One of the key figures in the song cycle of this area is Marala or ‘Emu Man’, the lawgiver who keeps the land in order.
“He gave country the rules we need to follow. How to behave, to keep things in balance,” says Roe.
Marala moved through the Song Cycle from south to north, leaving behind three-toed tracks and grooved impressions of his tail feathers when he sat down to create his law ground.
Today, those three-toed tracks are assigned to Megalosauropus broomensis and are seen as testimony of Marala’s journey as told in the Song Cycle.
The tracks appear and disappear with the changing tides and shifting sands, revealing knowledge to the people when they need it.

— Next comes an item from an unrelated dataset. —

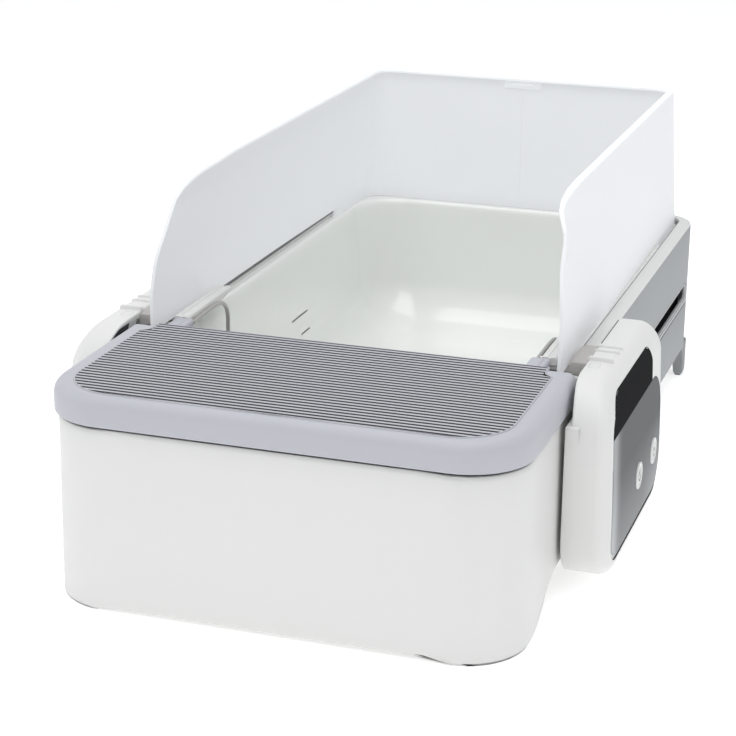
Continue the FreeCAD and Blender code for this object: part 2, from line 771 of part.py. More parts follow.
def guard_half(side):
    """Leaning wall with a swan-neck front edge, a leg on the rail and an inward top lip."""
    p = Piece(f"guard_{side_name(side)}")
    s = "" if side > 0 else "-"
    low = "(tray_ledge + tray_rim + face_gap)"
    wide = f"{s}guard_low_half"
    wide_top = f"{s}guard_top_half"
    seam = f"{s}(face_gap / 2)"
    y0 = back("guard_front")
    y1 = back("guard_back")
    p.slab("XZ", [(seam, low), (wide, low), (wide_top, "guard_top"), (seam, "guard_top")], y0, y1)
    inner = f"{s}(guard_low_half - guard_wall)"
    inner_top = f"{s}(guard_top_half - guard_wall)"
    rise = "((guard_top - guard_lip_tall) - " + low + ") / (guard_top - " + low + ")"
    under = f"{s}(guard_low_half - guard_wall - (guard_low_half - guard_top_half) * {rise})"
    p.cut("XZ", [(seam, low), (inner, low), (under, "guard_top - guard_lip_tall"),
                 (seam, "guard_top - guard_lip_tall")], y0, back("guard_back - guard_wall"))

    def upright(place):
        def wanted(edge, ends):
            if len(ends) != 2 or any(abs(e.y - num(place)) > 0.02 for e in ends):
                return False
            return abs(ends[0].z - ends[1].z) > 1 and min(abs(e.x) for e in ends) > 20

        return wanted

    p.round(upright(back("guard_back - guard_wall")), "guard_corner - guard_wall")
    p.round(upright(y1), "guard_corner")
    lip = "(guard_top_half - guard_wall - guard_lip)"
    lip_y = (y0, back("guard_back - guard_wall - guard_lip"))
    opening = rounded((f"-{lip}", lip), lip_y, "(guard_corner - guard_wall - guard_lip)", "high")
    opening = [point for point in opening if (num(point[0]) > 0) == (side > 0)]
    seam_ends = [(seam, lip_y[0]), (seam, lip_y[1])]
    opening = opening + seam_ends[::-1] if side > 0 else opening[:1] + seam_ends + opening[1:]
    p.cut("XY", opening, "guard_top - guard_lip_tall", "guard_top")
    # the swan-neck front edge
    neck = ((222, 262), (228, 270), (233, 282), (243, 302), (257, 306.5), (275, 309), (310, 311), (352, 312))
    curve = [(back(y), str(z)) for y, z in neck]
    near_x, far_x = across(side, "0", "guard_low_half + 4")
    front = [(y0, "guard_top"), (y0, "222"), (back(203), "238"), (back(211), "250")]
    p.cut("YZ", front + curve, near_x, far_x)
    # below the side walls
    p.cut("YZ", box((y0, back("guard_back - guard_corner")), (low, "guard_foot")), near_x, far_x)
    leg = across(side, "guard_low_half - guard_wall", "guard_low_half + 4")
    p.slab("YZ", [(y0, "base_height + cap_thick"), (f"{y0} + guard_leg", "base_height + cap_thick"),
                  (f"{y0} + guard_leg", "215"), (f"{y0} + 6", "225"), (y0, "216")], *leg)
    return keep(p.body.Name, p)


def guard_clip():
    """Clip that bridges the two halves inside the rear wall, under the lip."""
    p = Piece("guard_clip")
    y = back("guard_back - guard_wall")
    z = ("guard_top - guard_lip_tall - clip_tall", "guard_top - guard_lip_tall")
    p.slab("XZ", box(("-clip_width / 2", "clip_width / 2"), z), f"{y} - clip_thick", y)
    p.cut("XZ", box(("-clip_width / 4", "clip_width / 4"), (f"{z[0]} + 3", f"{z[1]} - 3")),
          f"{y} - clip_thick", f"{y} - clip_thick + 1")
    return keep("guard_clip", p)


# Carriage: side pods, drive, bridges and rake carriers

POD_Y = (back("pod_front"), back("pod_rear"))


def pod_shell(side):
    """Side pod shell: open to the inside, with a recess for the outer face."""
    p = Piece(f"pod_shell_{side_name(side)}")
    s = "" if side > 0 else "-"
    outer = f"{s}pod_outer"
    x = across(side, "pod_inner", "pod_outer")
    y0, y1 = POD_Y
    p.slab("YZ", rounded((y0, y1), ("pod_low", "pod_top"), "pod_corner"), *x)
    p.round(in_plane("x", outer), "pod_edge", "Chamfer")
    p.cut("YZ", rounded((f"{y0} + pod_side", f"{y1} - pod_side"), ("pod_low + pod_side", "pod_top - pod_side"),
                        "(pod_corner - pod_side)"), *across(side, "pod_inner", "pod_outer - pod_wall"))
    p.cut("YZ", box((y0, y1), ("pod_step_low", "pod_top")), *across(side, "pod_inner", "pod_inner + pod_step"))
    face = (back("face_front"), back("face_rear"))
    p.cut("YZ", rounded(face, ("face_low", "face_top"), "face_corner"),
          *across(side, "pod_outer - face_deep", "pod_outer"))
    if side > 0:
        for place in ("button_first", "button_second"):
            p.cut("YZ", ("circle", (back(place), "button_height"), "button_radius + face_gap"),
                  *across(side, "pod_outer - pod_wall - 1", "pod_outer"))
    well = across(side, "catch_inner - face_gap", "catch_inner + catch_width + face_gap")
    p.cut("XY", box(well, (back("catch_front - face_gap"), back("catch_rear + catch_travel + face_gap"))),
          "pod_top - catch_deep", "pod_top")
    return keep(p.body.Name, p)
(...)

“It made it clear to us that removing these tracks from the area is very much the wrong thing to do, because it is a part of this area, part of that landscape,” says Salisbury.
Stepping into the future
The next steps for Salisbury and his team will involve mapping out and interpreting the tracks to gain a clearer picture of how the dinosaurs behaved.
“There are all these stories locked in the rocks that we need to try and unravel,” says Salisbury. “There’s still about 100 kilometres of coastline that may have tracks in it.”
The team are also hard at work developing conservation management strategies for the area with help of the Goolaraboolo people, and around Broome, Yawuru. Salisbury has helped establish the Dinosaur Coast Management Group to raise awareness of the site and its importance to traditional custodians.
“There’s amazing stuff on the beaches of Broome,” he says. “It’s not just a stepping stone to doing other things in the Kimberley.”